In the course of our discussion, I tried to draw Craig out on whether the mid-1990s battles over multiculturalism, the Enola Gay exhibit, and such still echo around Capitol Hill. His response is ... well, not evasive, exactly. But he has an impressive knack for finding finds terms that are practical, nonpartisan, and diplomatic.
The culture war "doesn’t come up often," he said. "Congress is very concerned with school kids, with whether or not they know American history. And of course they should be concerned with that. Part of our role is to make sure that ‘history’ doesn’t end up being defined narrowly, as just American history -- that the ancient world, and comparative history, also get included."
With the Teaching American History program, of course, the national (if not nationalistic) focus is evident from the very name. Craig says the challenge is to keep “from too narrow an emphasis on particular types of American history, so that it just becomes a kind of civics lesson.”
By meeting with Congressional staff and getting historians to testify in committee, the National Coalition for History is trying to recalibrate what legislators mean by “traditional American history.” It's a matter, in effect, of making sure that the term covers both the doings of white guys in powdered wigs at the Constitutional Convention and the slave revolts that sometimes kept them from getting a good night's sleep.
Quite a bit of the NCH’s activity concerns matters that are upstream from the classroom – with issues, that is, affecting how history gets “done” by researchers. Craig lobbies in support of the Open Government Act, designed to bolster the Freedom of Information access to documents. Organizations belonging to the coalition are up in arms, understandably enough, about a renewed effort to zero out the budget for the National Historical Publications and Records Commission, which provides grants for the preparation of editions of historical documents. And the NCH appears to be making progress in saving the program.

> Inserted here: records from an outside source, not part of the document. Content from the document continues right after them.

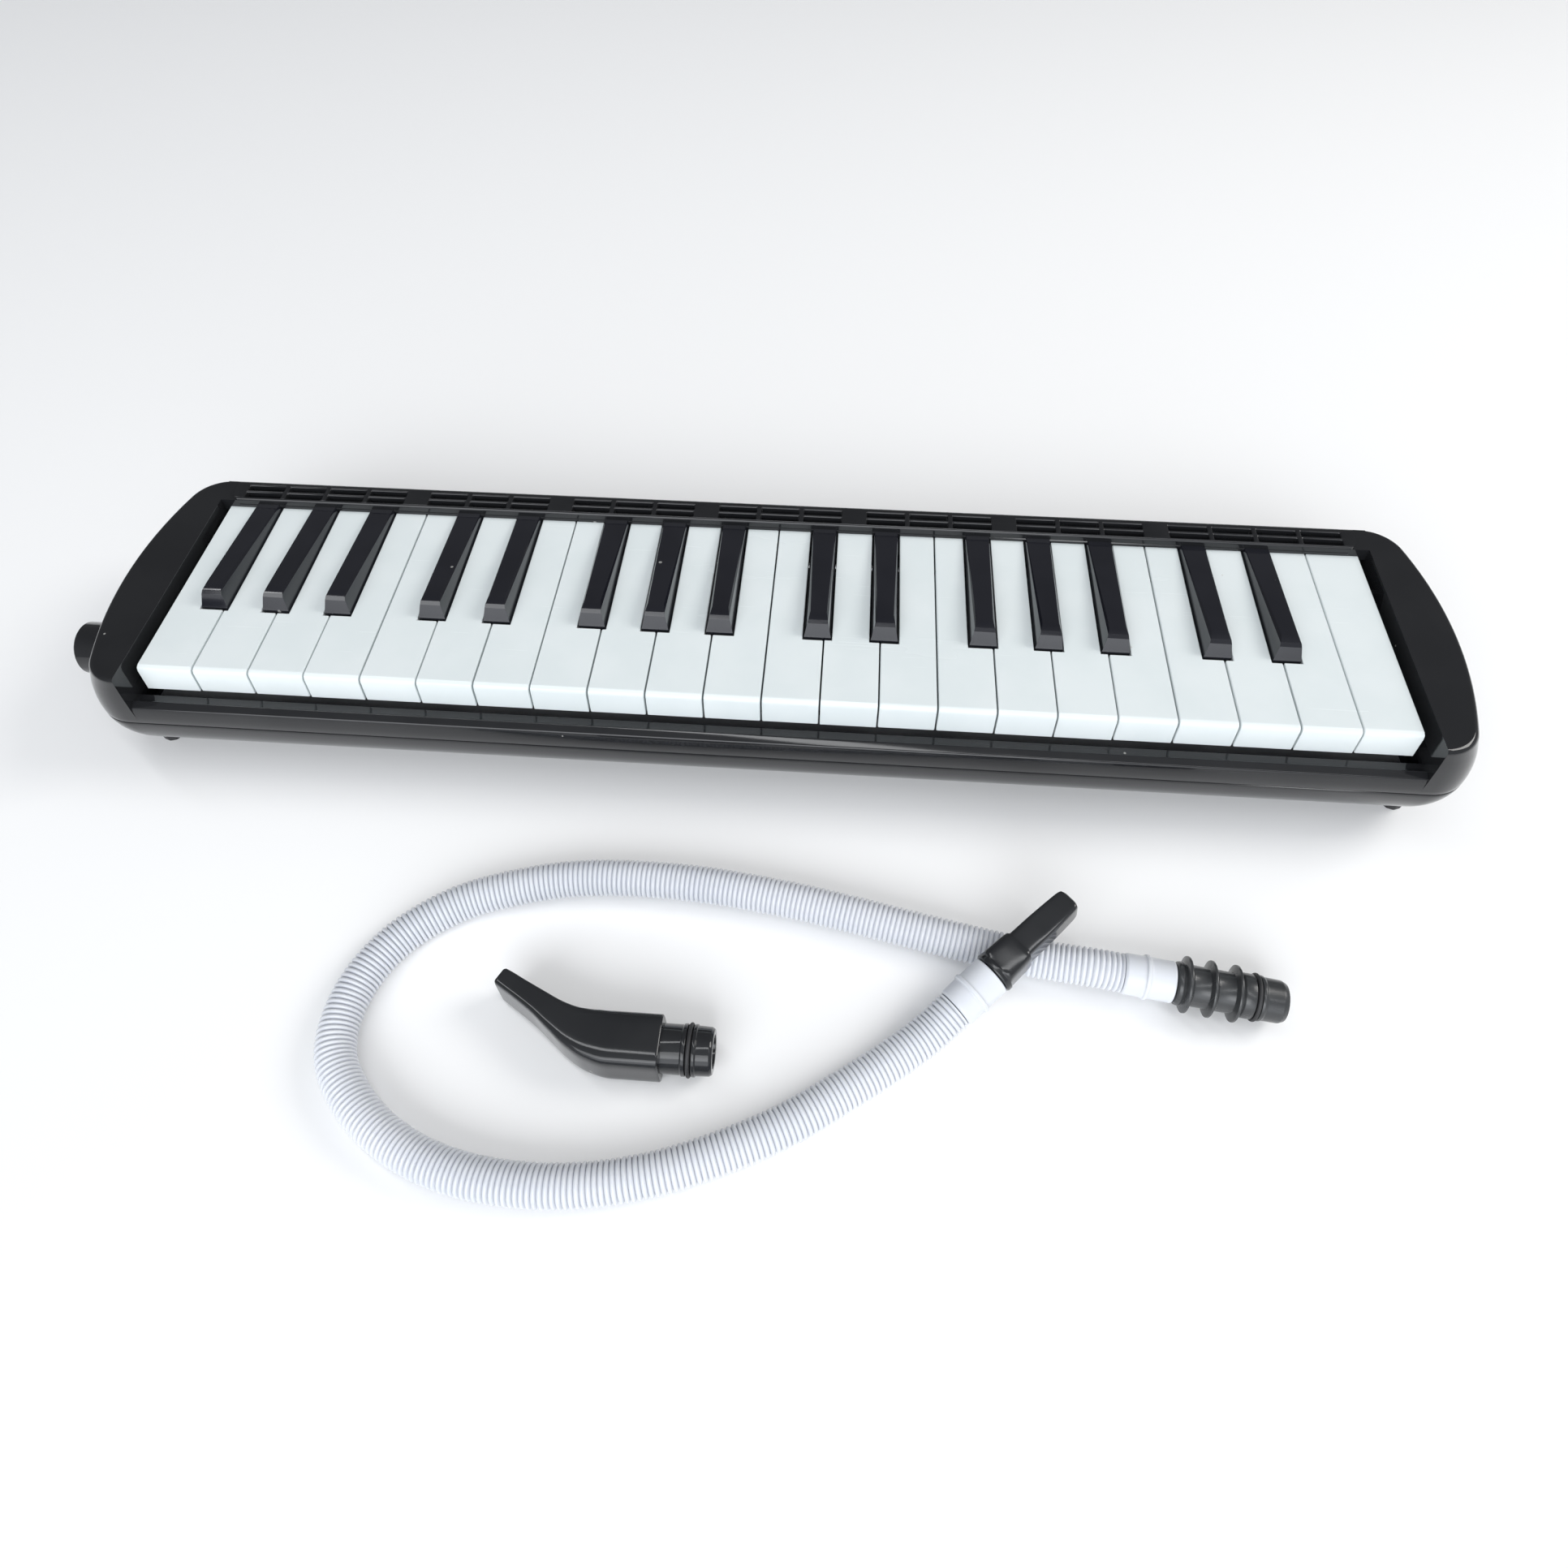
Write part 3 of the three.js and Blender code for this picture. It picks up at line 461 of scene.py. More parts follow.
base = {
    "fine": 2600.0, "broad": 45.0, "share": 0.5, "toneSpan": (0.35, 0.65),
    "dustScale": 260.0, "dustAmount": 0.03, "dustShow": 0.6, "dust": (0.42, 0.42, 0.4), "dustRough": 0.4,
    "smears": 0.05, "scratches": 0.1, "bump": 0.12, "bumpDepth": 0.05,
}
finishes = {
    "case_black": {
        **base, "color": (0.0125, 0.013, 0.0145), "tone": (0.015, 0.0155, 0.017), "roughness": 0.07,
        "dustAmount": 0.02, "bump": 0.05,
        "constants": {"IOR": 1.42, "Coat Weight": 0.15, "Coat Roughness": 0.04},
    },
    "key_white": {
        **base, "color": (0.73, 0.785, 0.79), "tone": (0.76, 0.81, 0.815), "roughness": 0.22,
        "dustAmount": 0.008, "dust": (0.5, 0.48, 0.44), "smears": 0.06, "scratches": 0.05, "bump": 0.1,
        "constants": {"IOR": 1.49, "Subsurface Weight": 0.06, "Subsurface Radius": (0.002, 0.002, 0.0022),
                      "Subsurface Scale": 0.5},
    },
    "key_black": {
        **base, "color": (0.0075, 0.008, 0.012), "tone": (0.01, 0.0105, 0.015), "roughness": 0.09,
        "bump": 0.05,
        "constants": {"IOR": 1.55, "Coat Weight": 0.2, "Coat Roughness": 0.05},
    },
    "mouthpiece_black": {
        **base, "color": (0.018, 0.019, 0.021), "tone": (0.022, 0.023, 0.025), "roughness": 0.1, "bump": 0.07,
        "handling": 1.6, "constants": {"IOR": 1.42, "Coat Weight": 0.1, "Coat Roughness": 0.05},
    },
    "inner_plastic": {
        **base, "color": (0.02, 0.021, 0.023), "tone": (0.027, 0.028, 0.03), "roughness": 0.42, "bump": 0.25,
    },
    "reed_brass": {
        **base, "color": (0.72, 0.5, 0.2), "tone": (0.55, 0.36, 0.14), "roughness": 0.3, "scratches": 0.3,
        "constants": {"Metallic": 1.0},
    },
    "spring_steel": {
        **base, "color": (0.6, 0.61, 0.62), "tone": (0.48, 0.49, 0.5), "roughness": 0.26, "scratches": 0.3,
        "constants": {"Metallic": 1.0},
    },
    "felt": {
        **base, "fine": 5200.0, "color": (0.07, 0.072, 0.08), "tone": (0.11, 0.112, 0.12), "roughness": 0.95,
        "bump": 0.9, "bumpDepth": 0.25, "constants": {"Sheen Weight": 0.4},
    },
    "rubber": {
        **base, "color": (0.018, 0.018, 0.02), "tone": (0.028, 0.028, 0.03), "roughness": 0.55, "bump": 0.3,
    },
    "connector_grey": {
        **base, "color": (0.032, 0.034, 0.036), "tone": (0.045, 0.047, 0.049), "roughness": 0.22,
        "bump": 0.25, "smears": 0.12, "dustAmount": 0.06,
    },
    "hose_white": {
        **base, "color": (0.65, 0.675, 0.72), "tone": (0.69, 0.71, 0.75), "roughness": 0.33, "broad": 28.0,
        # the grey colour and its strength are painted shade in the rib grooves
        "bump": 0.15, "dustAmount": 0.006, "paintedGrooveShadeColor": (0.4, 0.41, 0.46), "paintedGrooveShadeStrength": 0.34,
        "constants": {"IOR": 1.5, "Subsurface Weight": 0.15, "Subsurface Radius": (0.002, 0.002, 0.0025),
                      "Subsurface Scale": 0.8},
    },
}
materials = {slot: plastic(slot, s) for slot, s in finishes.items()}
print("finishes made:", len(materials))


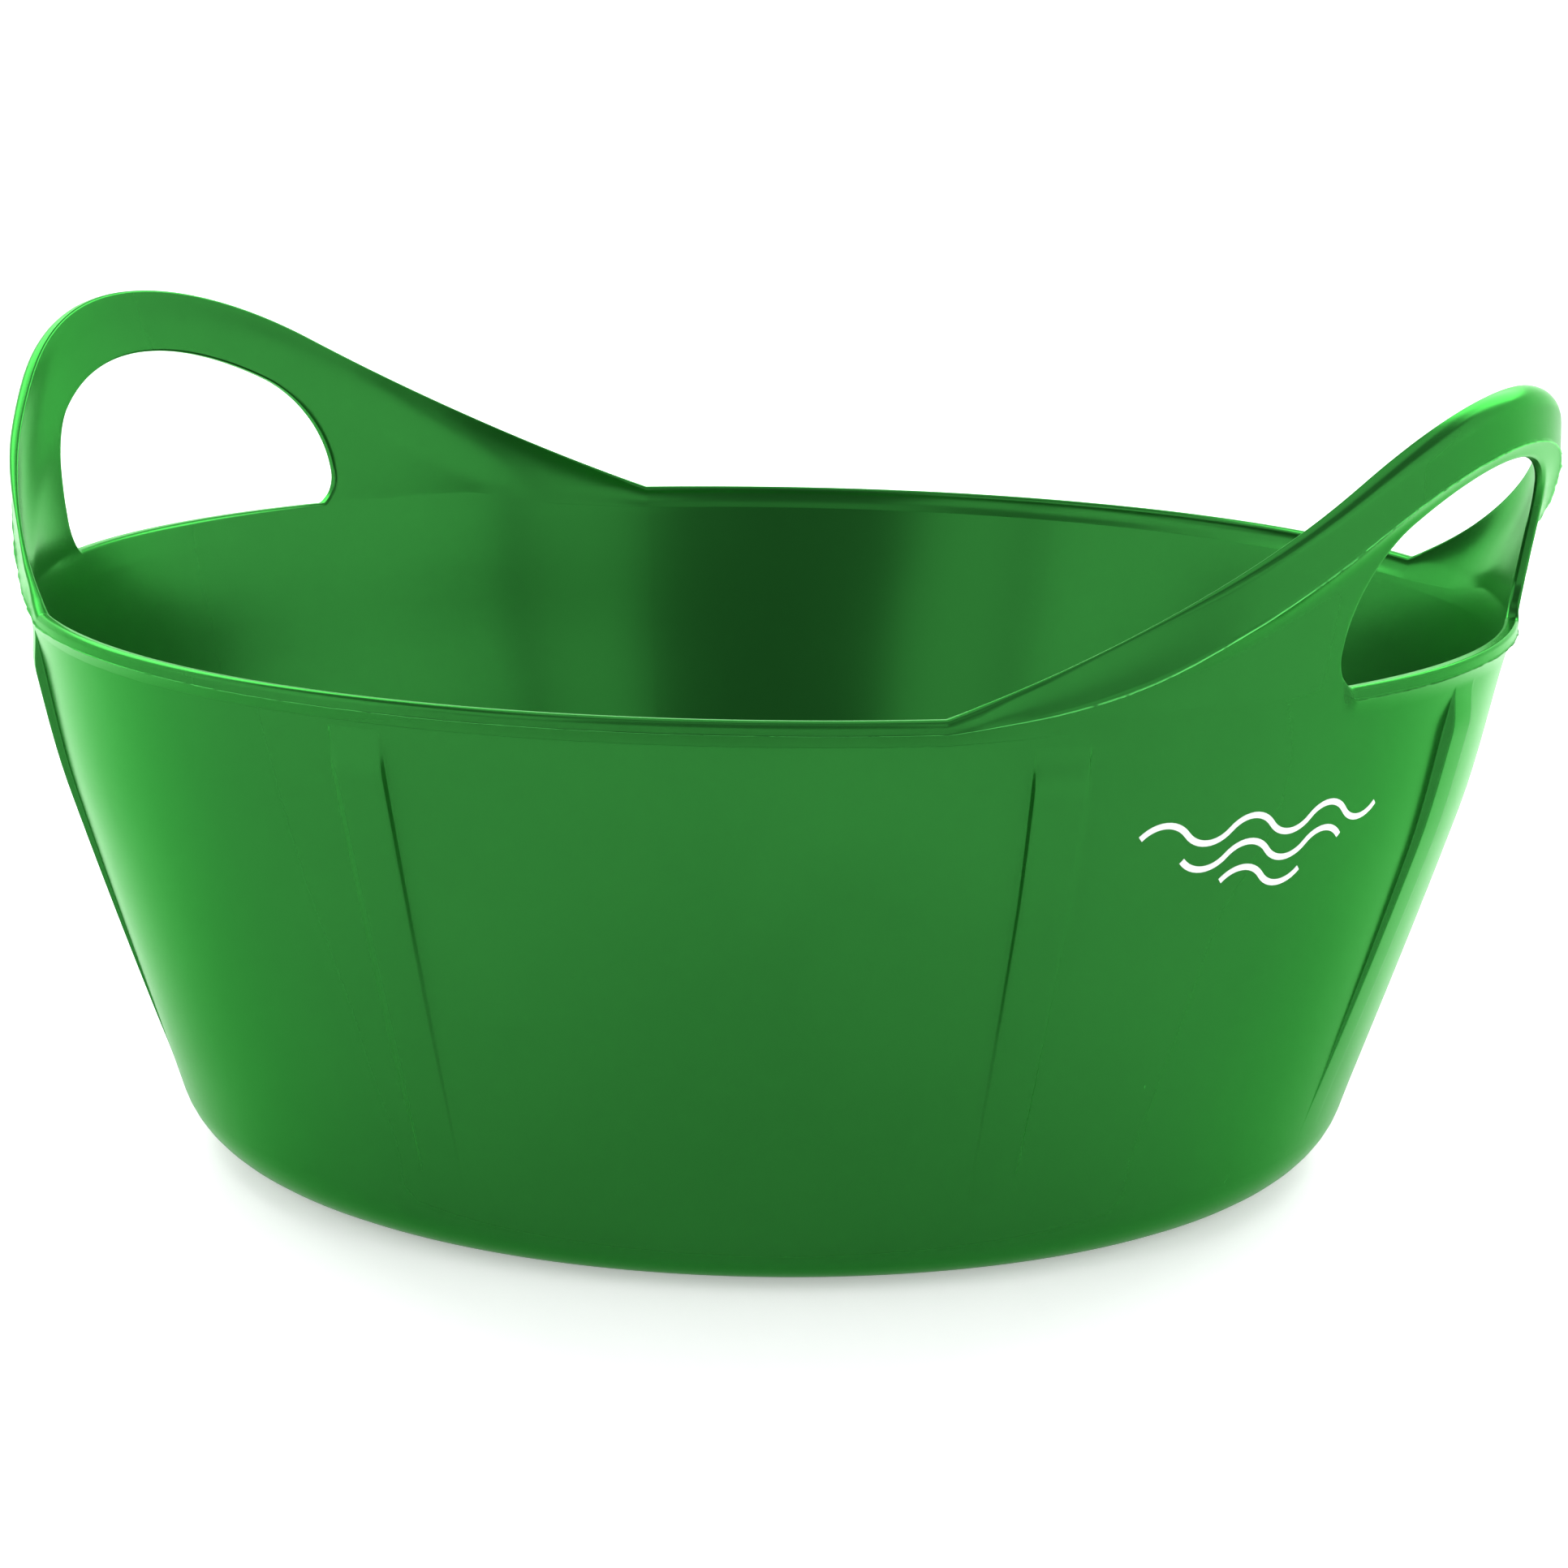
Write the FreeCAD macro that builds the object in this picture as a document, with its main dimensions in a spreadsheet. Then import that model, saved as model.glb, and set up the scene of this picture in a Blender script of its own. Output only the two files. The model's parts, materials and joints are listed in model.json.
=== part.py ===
"""Shallow flexible utility tub with two moulded strap handles, as a parametric FreeCAD document.

The frame: origin at the centre of the floor's underside, +Z up, the two handles on the X axis.
All lengths are millimetres and all angles are degrees.
"""
import FreeCAD, Part
import math
import os
import Sketcher

V = FreeCAD.Vector
SHEET = "Sizes"

doc = FreeCAD.newDocument("utility_tub")
sheet = doc.addObject("Spreadsheet::Sheet", SHEET)
finished = []


class Dim:
    """A size that knows its value and the sheet formula that gives it."""

    def __init__(self, value, text):
        self.value = value
        self.text = text

    def __add__(self, other):
        other = as_dim(other)
        return Dim(self.value + other.value, f"({self.text} + {other.text})")

    def __sub__(self, other):
        other = as_dim(other)
        return Dim(self.value - other.value, f"({self.text} - {other.text})")

    def __mul__(self, other):
        other = as_dim(other)
        return Dim(self.value * other.value, f"({self.text} * {other.text})")

    def __truediv__(self, other):
        other = as_dim(other)
        return Dim(self.value / other.value, f"({self.text} / {other.text})")

    def __neg__(self):
        return Dim(-self.value, f"(0 - {self.text})")


def as_dim(number):
    """A plain number as a Dim."""
    return number if isinstance(number, Dim) else Dim(float(number), repr(float(number)))


def root(size):
    """Square root of a Dim."""
    return Dim(math.sqrt(size.value), f"sqrt({size.text})")


def sine(angle):
    """Sine of a Dim in degrees."""
    return Dim(math.sin(math.radians(angle.value)), f"sin({angle.text})")


def cosine(angle):
    """Cosine of a Dim in degrees."""
    return Dim(math.cos(math.radians(angle.value)), f"cos({angle.text})")


def tangent(angle):
    """Tangent of a Dim in degrees."""
    return Dim(math.tan(math.radians(angle.value)), f"tan({angle.text})")


rows = iter(range(1, 100))


def driving(name, value):
    """Writes one driving dimension to the sheet and gives it back as a Dim."""
    row = next(rows)
    sheet.set(f"A{row}", name.replace("_", " "))
    sheet.set(f"B{row}", str(value))
    sheet.setAlias(f"B{row}", name)
    return Dim(float(value), f"{SHEET}.{name}")


# Tub
rim_radius = driving("rim_radius", 200)
rim_height = driving("rim_height", 148)
base_radius = driving("base_radius", 152.3)
corner_radius = driving("corner_radius", 23)
wall_thickness = driving("wall_thickness", 3)
floor_thickness = driving("floor_thickness", 3)
floor_part_height = driving("floor_part_height", 20)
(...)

And in preparing the coalition’s weekly electronic newsletter, The NCH Washington Update (archived here), Craig keeps up with the corridor politics of government agencies involved in historical matters. Did you know, for example, that the National Parks Service is a hotbed of internal conflict over grants for historical preservation projects? Chances are that, no, you did not know that -- let alone that a recent major reorganization of one section of the Park Service is known as "the May 3 massacre.” (Read all about it here.) It's the sort of inside-the-beltway news that helps keep historians connected with the bureaucratic developments indirectly shaping their field.
From talking to Craig and reading the coalition’s press, the impression forms of a lobby that is, as the saying goes, “post-ideological.”
You know the drill: Pragmatism is all. Politics is the art of compromise in pursuit of the possible. That sort of thing.
But my own instinct is always to historicize such “post-ideological” thinking. To see it, first of all, as taking shape in a specific historical period (the 1990s, pretty much), and to understand it as reflecting a particular set of vested interests. In short, the "post-ideological" outlook is precisely the ideology of the professional-managerial class, i.e., extremely skilled brain workers who want to do their jobs without having to dread weird lurches in political governance.
Now, some of my lingo here (“historicize,” “class”) is faintly marxisant, of course. But for what it’s worth, similar notions do pop up even when conservatives think about the recent past. As a case in point, check out the conservative historian Richard Jensen’s analysis of the culture wars.
Historians don’t all share the same, presumably leftist, politics -- no matter what the polemicists say. But they do share the same interest in seeing that libraries and archives stay open, and that “history” be understood to embrace a range of periods and topics. And also that new generations be encouraged to develop an appetite for learning about the past.
Given all that, there is an incentive to play down ideological fractiousness, as the National Coalition for History does with some finesse. The consequences are a little paradoxical -- creating “an ironic role [for] Washington, D.C.,” in the words of Rick Shenkman, editor of the History News Network.
“The larger story here in my opinion,” Shenman told me in an e-mail note a couple of weeks ago, “is the ironic role of Washington, D.C. in the history wars. It has been the Right that has largely been behind the fantastic increase in appropriations for history over the last few years. Lynne Cheney has played a role as has Sen. Lamar Alexander. Robert Byrd, though a liberal of sorts, has pressed his history agenda on quite conservative grounds. And the beneficiary of the funds? It's those liberal historians across the country whom David Horowitz thinks are undermining the Republic!”
Not that the National Coalition for History, or anybody else for that matter, is being exactly Machiavellian about any of it. In the end, it’s all about the dead presidents. At the risk of being crass, you might best understand even the politics of scholarship by following the money.
“We have no space Hubble to rally around,” as Shenkman puts it. “So historians have used the easiest arguments at hand in support of their projects -- and that happens to be the patriotic argument.”